Stock up on your accomplishments and your blessings. Ask yourself what things made you a lucky person today. Give yourself a pat on the back daily – what worked out well and what made you smile today. There is no question that being a new single mom is one of the hardest challenges life will throw your way but you will get through it and it will get better, I promise.

Reply

Susan September 24, 2011 at 2:39 pm

Don’t be afraid to just say no. My kiddos are 6 and 9 and for 6 yrs now I have been s single mother with husband. My husband I’s a commercial airline pilot– he isn’t here 19 days out of 30– give or take.

I had to learn to say no— guilt free. No we can do X,Y or Z because we are already doing A,B or C. I cannot be in three places at once and I am it. I cannot plan on having an extra set of hands.

So say no and feel good about it. Prioritize and do what you want to most… And don’t let anyone make you feel guilty– especially the PTA chairperson or Sunday school coordinator.

You know what is best for your family :)

Reply

Kate Double September 24, 2011 at 2:48 pm

I wouldn’t go as far as to say I love being a single mom. I’d rather have a husband who loved us, and family time that included another adult. With that said, I don’t really mind it either, and it is a whole lot better than my marriage ever was. To me, there are two key things that contribute to my happiness as a single mom.

1) Trust that everything is going to work out okay. For me, I had to learn to live with more financial uncertainty, and that was really hard, but it has worked out so far. I went through a lengthy custody battle, and again, trusting that it would be okay was priceless. I can’t do this about everything, but when the evidence suggests that things will be okay, they usually are.

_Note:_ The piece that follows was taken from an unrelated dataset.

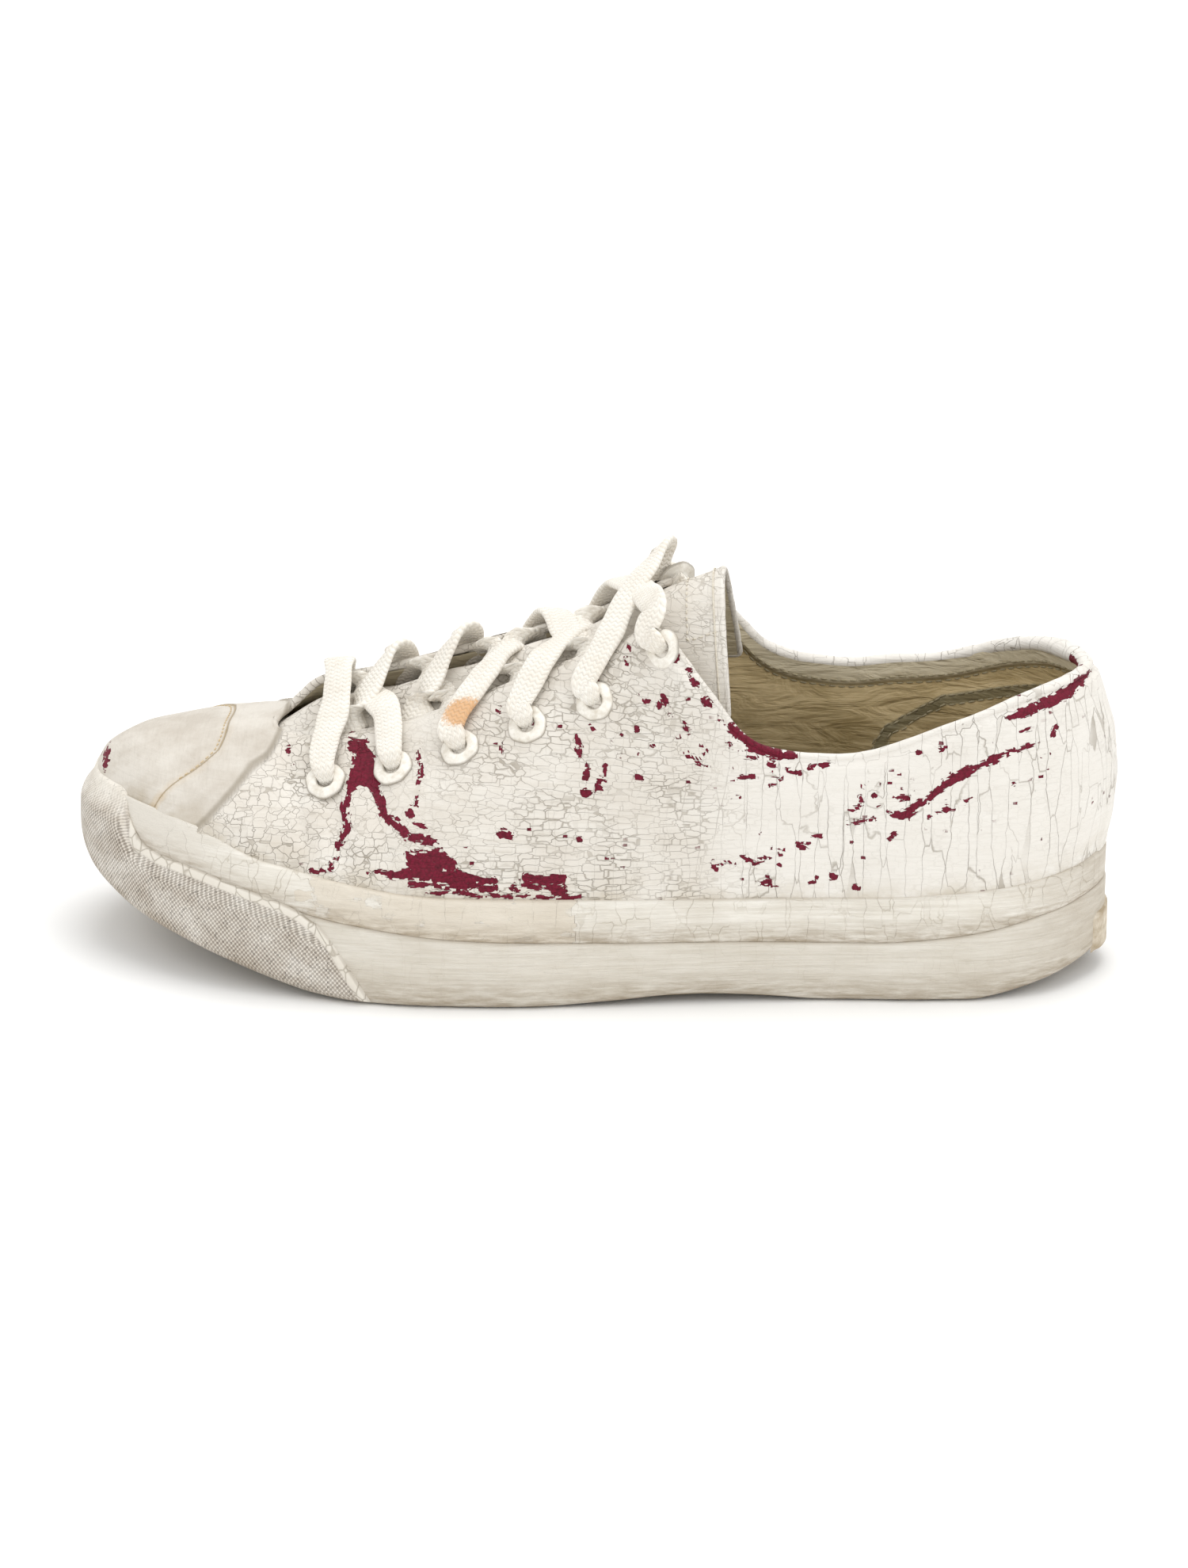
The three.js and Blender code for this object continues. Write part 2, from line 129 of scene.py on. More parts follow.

2) Make fun a priority. Fun with your kids, fun with other adults, fun with extended family, fun dating… however you have fun. I always put the fun before the chores on the weekend unless something really MUST be done. My house isn’t as clean as I’d like it to be, I just picked up the pottery my kids made three months ago, and I have many times ordered my groceries on time, but I make the chores fit in around the fun :)

Reply

Elissa September 24, 2011 at 2:53 pm

Find things you forgot you enjoyed… or things you’ve never tried that sound like fun… and DO them. Find joy in spending time with your kids. Go out and do things with them… I know when I was married to my kids dad there was always so much stress I didn’t enjoy my kiddos as much as I wish I had. Then, when he was gone, I realized I really had fun with them. It didn’t have to be expensive fun either. A trip to the dollar bins at Target or buying a cheap movie that I loved as a kid and making them watch it with me… Oh and we did silly things too like making smores over the gas range in our kitchen because after all smores are a delicacy and we can’t all have a bonfire right?! LOL. The kids thought it was great. They would actually TELL me how much happier I was and how much they liked the “new” me. I liked that me too.
Then, make sure you spend grown up time with girlfriends. Dinner, hang time, some wine and good conversation will go a LONG way in improving your spirits. I happened to have one great girlfriend who split from her husband within a year of me splitting from mine so we would get together, put the kids to bed and chill… commiserate and laugh. It was like a grown up slumber party for us, and a regular slumber party for the kids. Those things completely saved my sanity.
I’m married again now and, don’t get me wrong, I love my husband but there are moments when I really miss that life. If my current marriage ever ended I honestly don’t think I’d ever get married again.

Reply

Erin September 24, 2011 at 2:59 pm

I’ve learned to literally take one step at a time, every minute of every day. I raised a 17 month old and brand new baby twins by myself, and now that they’re 4 and 5 respectively, I look back and wonder how I did it myself. The single most important thing for me was maintaining hope in my heart that someday things would be better. I made sacrifices to provide for them, and to provide a better “someday” life for us. For me, I didn’t date regularly. Every now and again, someone would ask me out, but one red flag and they were done. I didn’t allow my heart to be broken again when my children needed EVERYTHING I had to give. Now I’m in a much better place financially and emotionally, and I have more male attention than I care to admit. I have the chance to be selective. I’m happy on the inside and out. There’s a song by Joss Stone, “Girl You Won’t Believe It” that I think is incredibly appropriate. Living in hope, still, taking opportunities as they come and most of all, making my sons my #1 priority has made all the difference in the world!

Reply

Miss J Louise September 26, 2011 at 9:13 am

I love this advice its been tewo years and I’ve been fine but lately its hit me all of a sudden and all I gan do is take it one day at a time.

Reply

Laura September 29, 2011 at 11:25 am

Erin, you’ve really inspired me. Wow, I can’t imagine how hard that must have been for you. It’s been about 2.5 years for me and my youngest will be 3 next month and I still find myself exhausted a lot and having to pump myself up to stay positive. Thanks so much!

Reply

Erin October 2, 2011 at 9:54 pm

Laura – you are very welcome! I’ve always been told that the reason we go through challenging times is to have greater empathy for those who find themselves in similar circumstances and to help build them up. I am glad I was able to do that for you!

Reply

Kara October 6, 2011 at 1:33 am

This touched and inspired me too. Thank you. It will be 2 years for me this December and I’m still rebuilding mine and my son’s life. I am in awe of what you are doing.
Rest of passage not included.